Thinking systematically about different forms of participation around extraction marks an important contribution to existing work on resource conflict and social mobilization. In future extensions, the author might further develop the relationship among the three participatory challenges. In figure 1.1 and the theoretical and empirical discussions, Jaskoski seems to suggest that communities face only one challenge. However, if communities pass the event initiation challenge (i.e., they achieve a participatory process), they should then face an inclusion challenge or articulation challenge. This could lead to the layering of different participation strategies, the effects of which might be useful and interesting to explore further.

The books complement one another quite well, but a potential source of divergence also emerges. Arce, Hendricks, and Polizzi argue that social engagement increases opposition to extraction. However, I would expect such engagement to increase effective participation in the events (prior consultations, EIAs) analyzed by Jaskoski. If true, social engagement might increase support for extraction—because it generates redistributive benefits that can only be acquired through collective action. Future research might try to resolve these potentially opposing predictions.

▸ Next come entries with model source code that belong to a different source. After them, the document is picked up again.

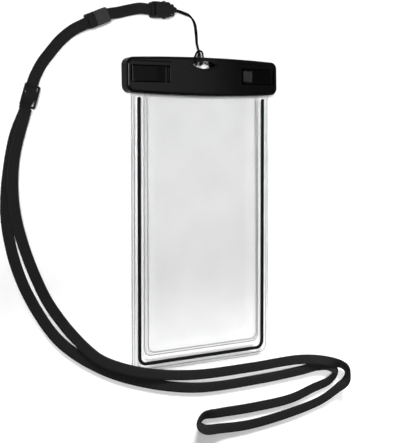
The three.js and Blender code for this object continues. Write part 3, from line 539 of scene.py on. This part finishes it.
def cloud(tree, scale, detail=2):
    """Soft noise over the piece. scale is about the number of its patches in a metre."""
    made = add_node(tree, "ShaderNodeTexNoise", {"Scale": scale, "Detail": detail})
    tree.links.new(add_node(tree, "ShaderNodeTexCoord").outputs["Object"], made.inputs["Vector"])
    return made.outputs["Fac"]


def surface_axes(tree):
    """The u and v that swept pieces and films keep in their "surface" layer."""
    split = add_node(tree, "ShaderNodeSeparateXYZ")
    tree.links.new(add_node(tree, "ShaderNodeUVMap", uv_map="surface").outputs["UV"], split.inputs[0])
    return split.outputs["X"], split.outputs["Y"]


def plastic(name, shades, roughness, specular, edge, grain=0.25):
    """Moulded plastic: a fine grain, softened edges and a slight change of tone and gloss across it."""
    smoothest, roughest = roughness
    material, tree, shader = new_material(name, shades[0], smoothest, specular)
    coloured(tree, shader, cloud(tree, scale=90), shades)
    gloss_change = ramp(tree, cloud(tree, scale=160, detail=3), [(0.3, smoothest), (0.7, roughest)])
    tree.links.new(gloss_change, shader.inputs["Roughness"])
    bumped(tree, shader, cloud(tree, scale=2600), strength=grain, distance=0.03 * MM, edge=edge)
    return material


def film_material(name, haze_and_shade, waviness):
    """Clear film. Its haze, its weld lines and the painted shade on the front pocket's sloping edge follow
    the distance from the film's edge, kept in u.
    """
    material, tree, shader = new_material(name, FILM_TINT, roughness=0.2, specular=0.08)
    from_edge, _ = surface_axes(tree)
    # the ramp holds the haze and, for the front film, the painted shade on the pocket's slope
    haze_and_shade = ramp(tree, from_edge, [(distance / HAZE_SPAN, opacity) for distance, opacity in haze_and_shade])
    patches = cloud(tree, scale=45, detail=3)
    patchy = maths(tree, "ADD", maths(tree, "MULTIPLY", patches, 0.5), 0.75)
    tree.links.new(maths(tree, "MULTIPLY", haze_and_shade, patchy), shader.inputs["Alpha"])
    bumped(tree, shader, cloud(tree, scale=70), strength=waviness, distance=2 * MM)
    material.surface_render_method = "BLENDED"
    return material


def weave_material():
    """Narrow woven webbing: cross ribs that step from one lengthwise column to the next. Its colour is
    painted shade in the grooves and painted light on the rib crests, with a random tone of the fibres.
    """
    material, tree, shader = new_material("woven_webbing", WEAVE_BLACK_AND_RIB_SHADE[0], roughness=0.8, specular=0.05)
    shader.inputs["Sheen Weight"].default_value = 0.025
    shader.inputs["Sheen Roughness"].default_value = 0.5
    along, aside = surface_axes(tree)
    across = maths(tree, "DIVIDE", aside, COLUMN)
    step = maths(tree, "MULTIPLY", maths(tree, "FLOOR", across), math.pi)
    phase = maths(tree, "ADD", maths(tree, "MULTIPLY", along, 2 * math.pi / RIB), step)
    ribs = maths(tree, "ADD", maths(tree, "MULTIPLY", maths(tree, "SINE", phase), 0.5), 0.5)
    columns = maths(tree, "ABSOLUTE", maths(tree, "SINE", maths(tree, "MULTIPLY", across, math.pi)))
    fibres = maths(tree, "MULTIPLY", cloud(tree, scale=5200), 0.35)
    height = maths(tree, "ADD", maths(tree, "MULTIPLY", ribs, columns), fibres)
    # painted shade: darker in the grooves, lighter on the ribs, plus a random fibre tone
    coloured(tree, shader, maths(tree, "MULTIPLY", height, 0.8), WEAVE_BLACK_AND_RIB_SHADE)
    bumped(tree, shader, height, strength=0.7, distance=0.12 * MM)
    return material


def strand_material():
    """Thin twisted cord: its lay winds round it as it runs along. Its colour is painted shade in the lay's
    grooves, lighter on its crests.
    """
    material, tree, shader = new_material("twisted_strand", STRAND_BLACK_AND_LAY_SHADE[0], roughness=0.7, specular=0.04)
    along, aside = surface_axes(tree)
    turned = maths(tree, "MULTIPLY", aside, LAY_ACROSS)
    lay = maths(tree, "ADD", maths(tree, "MULTIPLY", along, LAY_ALONG), turned)
    twist = maths(tree, "ABSOLUTE", maths(tree, "SINE", lay))
    # painted shade following the lay: darker in its grooves, lighter on its crests
    coloured(tree, shader, twist, STRAND_BLACK_AND_LAY_SHADE)
    bumped(tree, shader, twist, strength=0.6, distance=0.08 * MM)
    return material


def strip_material():
    """Printed border strip: a soft black with a faint fine texture."""
    material, tree, shader = new_material("border_black", STRIP_BLACK[0], roughness=0.5, specular=0.04)
    coloured(tree, shader, cloud(tree, scale=900, detail=3), STRIP_BLACK)
    bumped(tree, shader, cloud(tree, scale=1800, detail=3), strength=0.3, distance=0.04 * MM)
    return material


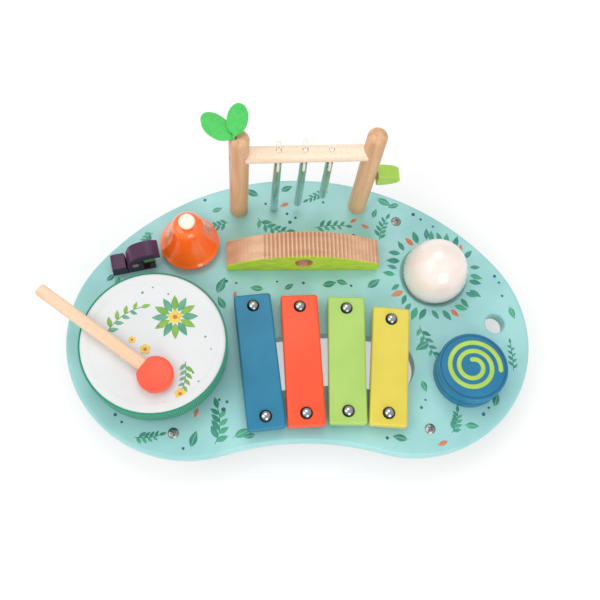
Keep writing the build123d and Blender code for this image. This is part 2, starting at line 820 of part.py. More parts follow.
def make_clacker_base():
    """Heel block, thin plate, the anvil that the knocker hits and two ears that hold the pin."""
    ear_width = (clacker_depth - knuckle_width) / 2 - seat_gap
    ear = pin_round(knuckle_r, ear_width)
    ear += block(clacker_pin_x - knuckle_r, clacker_pin_x + knuckle_r, ear_width, 0, clacker_pin_z)
    heel = block(0, heel_x, clacker_depth, 0, heel_h)
    heel = fillet(heel.edges().filter_by(Axis.Y).group_by(Axis.Z)[-1].sort_by(Axis.X)[0], heel_round)
    base = heel - pin_round(knuckle_r + knuckle_room, 2 * clacker_depth)
    base += block(0, anvil_to_x, clacker_depth, 0, plate_h)
    base += block(anvil_from_x, anvil_to_x, clacker_depth, 0, jaw_floor_z - knocker_h - seat_gap)
    base += [Pos(0, side * (clacker_depth - ear_width) / 2, 0) * ear for side in (-1, 1)]
    return base - pin_round(clacker_pin_r + fit_gap, 2 * clacker_depth)


def make_clacker_jaw():
    """Humped jaw whose middle knuckle turns between the ears of the base."""
    back = Spline(jaw_foot, jaw_shoulder, jaw_crown, jaw_nose, tangents=((0.5, 1), (1, -0.5)))
    under = Polyline(
        jaw_nose, (clacker_length, jaw_chin_z), (clacker_length, jaw_floor_z),
        (jaw_floor_x, jaw_floor_z), (jaw_neck_x, jaw_neck_z), (jaw_foot[0], jaw_neck_z), jaw_foot)
    body = slab(make_face([back, under]), clacker_depth)
    cheek = pin_round(knuckle_r + 2 * seat_gap, clacker_depth)
    reach = (knuckle_width + clacker_depth) / 2
    body -= [Pos(0, side * reach, 0) * cheek for side in (-1, 1)]
    return body + pin_round(knuckle_r, knuckle_width) - pin_round(clacker_pin_r + fit_gap, 2 * clacker_depth)


def make_knocker():
    """Block glued under the jaw."""
    knocker = block(knocker_from_x, knocker_to_x, knocker_width, jaw_floor_z - knocker_h, jaw_floor_z)
    return fillet(knocker.edges().filter_by(Axis.Y).group_by(Axis.Z)[0], knocker_round)


def add_clacker(pieces):
    """Clacker jaw with its knocker on the base's pin."""
    spot = at(clacker_point(0, 0), deck, clacker_turn)
    pieces["clacker_base"] = drilled(spot * make_clacker_base(), clacker_screws)
    pieces["clacker_jaw"] = spot * make_clacker_jaw()
    pieces["clacker_knocker"] = spot * make_knocker()
    pieces["clacker_pin"] = spot * pin_round(clacker_pin_r, clacker_depth)


# ------------------------------------------------------------------ castanet
def elastic_places():
    """Places of the two strands, in the frame with the hinge on the -X side."""
    x = elastic_inset - castanet_r + castanet_round
    return [Pos(x, side * elastic_spread / 2, 0) for side in (-1, 1)]


def make_castanet_half():
    """Disc with its hollow face down and two blind holes for the elastic."""
    disc = rod(castanet_r, 0, castanet_thick)
    disc = fillet(disc.edges().filter_by(GeomType.CIRCLE), castanet_round)
    ball_r = (castanet_scoop_r**2 + castanet_scoop**2) / (2 * castanet_scoop)
    disc -= Pos(0, 0, castanet_scoop - ball_r) * Sphere(ball_r)
    return disc - [place * rod(elastic_hole_r, -1, elastic_hole_depth) for place in elastic_places()]


def add_castanet(pieces):
    """Two discs laced together at the hinge, the upper one propped open."""
    spot = at(castanet_centre, deck, castanet_hinge_turn + 180)
    hinge_x = castanet_round - castanet_r
    lower = Pos(0, 0, castanet_thick) * Rot(180, 0, 0) * make_castanet_half()
    lid = Pos(-hinge_x, 0, 0) * make_castanet_half()
    lid = Pos(hinge_x, 0, castanet_thick + seat_gap) * Rot(0, -castanet_gape, 0) * lid
    strand = rod(elastic_r, castanet_thick - elastic_hole_depth + seat_gap, castanet_thick + elastic_reach)
    pieces["castanet_lower"] = drilled(spot * lower, castanet_screws)
    pieces["castanet_upper"] = spot * lid
    pieces["castanet_elastic"] = [spot * place * strand for place in elastic_places()]


# ------------------------------------------------------------------ twirl knob
def knob_place():
    """Location on the outer side of the right post at the knob's height."""
    return at(post_right_at + Vector(post_r, 0), deck + knob_z)


def knob_bore():
    """Bore in the right post that holds the knob's pin."""
    return knob_place() * Rot(0, 90, 0) * rod(knob_pin_r + fit_gap, -knob_pin_hold - fit_gap, 1)


def make_knob():
    """Half-oval paddle that turns on a pin along X."""
    profile = make_face([
        EllipticalCenterArc((0, 0), knob_length, knob_half_h, -90, arc_size=180),
        Line((0, knob_half_h), (0, -knob_half_h)),
    ])
    knob = slab(profile, knob_depth)
    knob = fillet(knob.faces().filter_by(Axis.Y).edges(), knob_round)
    return knob - Rot(0, 90, 0) * rod(knob_pin_r + fit_gap, -1, knob_pin_bore)


def add_knob(pieces):
    """Twirl knob and the pin it turns on."""
    pin = Rot(0, 90, 0) * rod(knob_pin_r, -knob_pin_hold, knob_pin_bore - knob_standoff)
    pieces["twirl_knob"] = knob_place() * Pos(knob_standoff, 0, 0) * make_knob()
    pieces["twirl_pin"] = knob_place() * pin


# ------------------------------------------------------------------ egg shaker
def egg_quarter(radius, height):
    """Quarter outline of the egg from its seam up to its pole."""
    return Bezier((radius, 0), (radius, egg_fullness * height), (egg_bluntness * radius, height), (0, height))


def egg_half(height):
    """Hollow half of the egg above its seam, open below."""
    inner_r = egg_r - egg_wall
    section = make_face([
        egg_quarter(egg_r, height),
        Line((0, height), (0, height - egg_wall)),
        egg_quarter(inner_r, height - egg_wall),
        Line((inner_r, 0), (egg_r, 0)),
    ])
    return revolve(Plane.XZ * section, Axis.Z)


def make_beads():
    """Loose beads in the blunt end: one in the middle and a ring round it."""
    room_r = egg_r - egg_wall - bead_r
    low = egg_down - egg_wall - bead_r - fit_gap
    ring_low = low * math.sqrt(1 - (bead_ring_r / room_r) ** 2) - fit_gap
    ring = ring_points(Vector(0, 0), bead_ring_r, bead_ring_count, 0.0)
    return [Pos(0, 0, -low) * Sphere(bead_r)] + [at(place, -ring_low) * Sphere(bead_r) for place in ring]


def add_egg(pieces):
    """Hollow egg in two halves with a lip at the seam and loose beads inside."""
    spot = at(nest_centre, deck + egg_waist_z)
    lip_r = egg_r - egg_wall - 2 * fit_gap
    lip = tube(lip_r, lip_r - egg_lip_wall, -2 * egg_lip, egg_lip)
    pieces["egg_upper"] = spot * egg_half(egg_up)
    pieces["egg_lower"] = spot * (Rot(180, 0, 0) * egg_half(egg_down) + lip)
    pieces["egg_beads"] = [spot * bead for bead in make_beads()]


# ------------------------------------------------------------------ mallet
def make_mallet_head():
    """Flat round head, cut flat at the handle and bored for its tenon."""
    head = rod(mallet_head_r, -mallet_head_h / 2, mallet_head_h / 2)
    head = fillet(head.edges().filter_by(GeomType.CIRCLE), mallet_head_round)
    head -= block(mallet_flat, 2 * mallet_head_r, 2 * mallet_head_r, -mallet_head_h, mallet_head_h)
    bore = rod(mallet_tenon_r + fit_gap, mallet_flat - mallet_tenon - fit_gap, mallet_reach)
    return head - Rot(0, 90, 0) * bore


def make_mallet_handle():
    """Handle of rounded section with a soft tip and a round tenon."""
    start = mallet_flat + fit_gap
    handle = Pos(start, 0, 0) * Box(
        mallet_reach - start, mallet_handle_w, mallet_handle_h,
        align=(Align.MIN, Align.CENTER, Align.CENTER))
    handle = fillet(handle.edges().filter_by(Axis.X), mallet_handle_round)
    handle = fillet(handle.faces().sort_by(Axis.X)[-1].edges(), mallet_tip_round)
    return handle + Rot(0, 90, 0) * rod(mallet_tenon_r, mallet_flat - mallet_tenon, start + 1)


def add_mallet(pieces):
    """Mallet that lies on the drum: a flat round head glued on a rounded handle."""
    spot = at(mallet_head_at, drum_top + seat_gap + mallet_head_h / 2, mallet_turn)
    pieces["mallet_head"] = spot * make_mallet_head()
    pieces["mallet_handle"] = spot * make_mallet_handle()


# ------------------------------------------------------------------ whole table
def build_pieces():
    """Every node of the table, as one solid or as a list of solids."""
    pieces = {"tabletop": make_tabletop()}
    add_feet(pieces)
    add_bars(pieces)
    add_drum(pieces)
    add_guiro(pieces)
    add_chimes(pieces)
    add_leaves(pieces)
    add_bell(pieces)
    add_clacker(pieces)
    add_castanet(pieces)
    add_knob(pieces)
    add_egg(pieces)
    add_mallet(pieces)
    return pieces


def as_compound(piece):
    """One compound of a node's solids."""
    items = piece if isinstance(piece, list) else [piece]
    return Compound([solid for item in items for solid in item.solids()])


compounds = {name: as_compound(piece) for name, piece in build_pieces().items()}
whole = Compound(list(compounds.values())).bounding_box()
centre_shift = Vector(-whole.center().X, -whole.center().Y, -whole.min.Z)

os.makedirs("parts", exist_ok=True)
for name, compound in compounds.items():
    export_step(Pos(centre_shift) * compound, f"parts/{name}.step")
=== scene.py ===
import math
import bmesh
import bpy
import numpy as np
from mathutils import Matrix, Vector


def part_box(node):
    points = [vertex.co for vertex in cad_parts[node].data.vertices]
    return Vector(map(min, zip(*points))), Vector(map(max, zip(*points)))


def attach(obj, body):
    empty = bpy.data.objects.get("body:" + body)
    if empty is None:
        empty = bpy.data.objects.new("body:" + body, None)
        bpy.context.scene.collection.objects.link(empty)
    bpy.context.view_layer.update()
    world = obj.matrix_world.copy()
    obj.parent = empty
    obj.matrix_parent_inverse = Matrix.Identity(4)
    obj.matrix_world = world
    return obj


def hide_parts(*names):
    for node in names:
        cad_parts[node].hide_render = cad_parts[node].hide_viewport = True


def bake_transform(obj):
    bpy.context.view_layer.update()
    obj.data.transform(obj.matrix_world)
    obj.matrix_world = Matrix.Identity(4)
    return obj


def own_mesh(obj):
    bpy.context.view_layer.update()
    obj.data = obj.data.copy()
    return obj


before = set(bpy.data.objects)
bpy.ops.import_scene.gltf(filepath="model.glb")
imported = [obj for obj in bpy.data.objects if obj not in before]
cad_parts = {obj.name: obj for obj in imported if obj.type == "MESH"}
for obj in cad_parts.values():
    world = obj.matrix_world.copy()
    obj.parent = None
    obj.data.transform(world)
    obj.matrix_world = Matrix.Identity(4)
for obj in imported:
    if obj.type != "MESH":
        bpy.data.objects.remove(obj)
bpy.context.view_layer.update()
mm = 0.001

# ----------------------------------------
# Camera: it stands over the child's edge of the table, a little to the left, and looks steeply
# down with a slight roll.


def show(name, data):
    """New object in the scene."""
    holder = bpy.data.objects.new(name, data)
    bpy.context.scene.collection.objects.link(holder)
    return holder


camera_eye = Vector((-50.7, -211.8, 672.2)) * mm
camera_aim = Vector((8.2, 11.0, 32.0)) * mm
camera_roll = math.radians(-11.87)
camera_lens = 49.16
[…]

Overall, the authors of these two books have undertaken an ambitious effort to understand how communities respond to extractive activities. Their work will advance scholarship on collective mobilization and extraction because they answer important questions and raise exciting new ones. Which strategies of participation are most effective in either curbing extraction or increasing its redistributive potential? Which forms of organizational mobilization—efficacy, community worldview, information, and resources—are most consequential in generating opposition to resource extraction? What is the role of elite messaging (e.g., misinformation) in generating public support for extraction? The exciting research that lies ahead will owe much to the novel work of Arce, Hendricks, Polizzi, and Jaskoski.